Convolutional Neural Networks(CNN’s) — A practical perspective

Original article can be found here (source): Deep Learning on Medium

Photo by Franki Chamaki on Unsplash

Hello everyone,

Hoping that everyone is safe and doing well. In this blog, we will look into some concepts of CNN’s for image classification that are often missed or misunderstood by beginners (including me till some time back). This blog requires the reader to have some basic idea of how CNN’s work. However, we will cover the important aspects of CNN’s before getting deeper into advanced topics.

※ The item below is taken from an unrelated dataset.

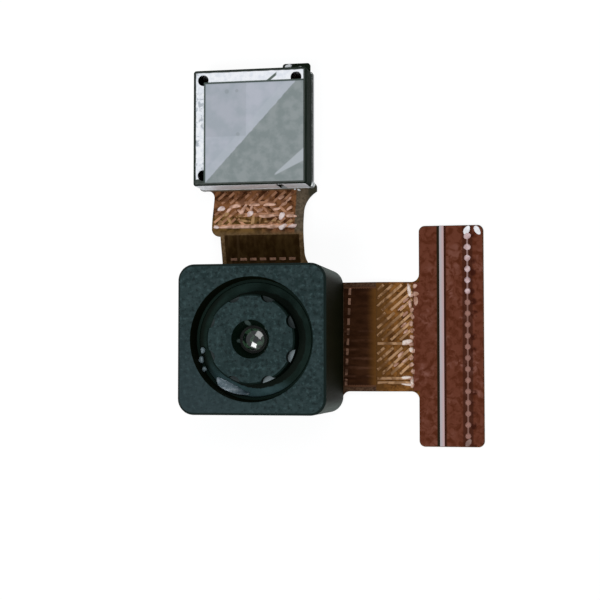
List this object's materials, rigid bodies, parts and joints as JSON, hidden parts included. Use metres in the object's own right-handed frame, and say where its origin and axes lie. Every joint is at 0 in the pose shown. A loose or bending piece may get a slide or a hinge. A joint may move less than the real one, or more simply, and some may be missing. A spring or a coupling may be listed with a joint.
{
  "type": "camera module",
  "caption": "Small fixed-focus camera module: square black lens body on a flex circuit, with a shielded processor head and a plug-in tail.",
  "frame": {"origin": "the lens axis at the underside of the base stiffener", "axes": "+Z along the lens axis out of the lens, +X towards the plug-in cross bar, +Y towards the shield can"},
  "size_m": [0.0131, 0.0177, 0.0052],
  "materials": {
    "black_plastic": "matt moulded",
    "barrel_plastic": "matt moulded",
    "flex_film": "amber polyimide",
    "shield_film": "dark satin film",
    "end_film": "red-brown film",
    "copper": "plated copper under film",
    "gold_plate": "gold plated",
    "white_ink": "printed ink",
    "can_metal": "tin plated sheet",
    "can_film_grey": "satin film",
    "steel": "rolled steel",
    "solder": "solder",
    "optical": "coated",
    "black_ring": "blackened",
    "blue_glass": "infrared filter",
    "silicon": "polished die",
    "adhesive": "cured adhesive",
    "ceramic_body": "fired ceramic",
    "chip_resin": "moulded resin"
  },
  "bodies": {
    "root": {"base_stiffener": "steel", "flex_circuit": "flex_film", "holder_glue": "adhesive", "lens_holder": "black_plastic", "lens_barrel": "barrel_plastic", "front_lens": "optical", "aperture_stop": "black_ring", "second_lens": "optical", "lens_spacer": "black_ring", "third_lens": "optical", "lens_retainer": "black_ring", "thread_lock": "adhesive", "ir_filter": "blue_glass", "image_sensor": "silicon", "die_attach": "adhesive", "bond_wires": "gold_plate", "board_capacitors": "ceramic_body", "head_stiffener": "steel", "shield_can": "can_metal", "can_solder": "solder", "can_film": "can_film_grey", "signal_processor": "chip_resin", "solder_balls": "solder", "head_capacitors": "ceramic_body", "contact_fingers": "gold_plate", "end_stiffener": "end_film", "insertion_mark": "white_ink", "end_vias": "copper", "tail_shield_film": "shield_film", "tongue_shield_film": "shield_film", "ground_stitches": "copper", "tail_traces": "copper", "tongue_traces": "copper"}
  },
  "joints": []
}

After this, we will look at a machine learning technique called Transfer learning and how it is useful in training a model with less data on a deep learning framework. We will train an image classification model on top of resnet34 architecture using the data that contains digitally recorded heartbeats of human beings in the form of audio (.wav) files. In the process, we will convert each of these audio files into an image by converting them to spectrograms using a popular python audio library called Librosa. In the end, we will examine the model with popular error metrics and check its performance.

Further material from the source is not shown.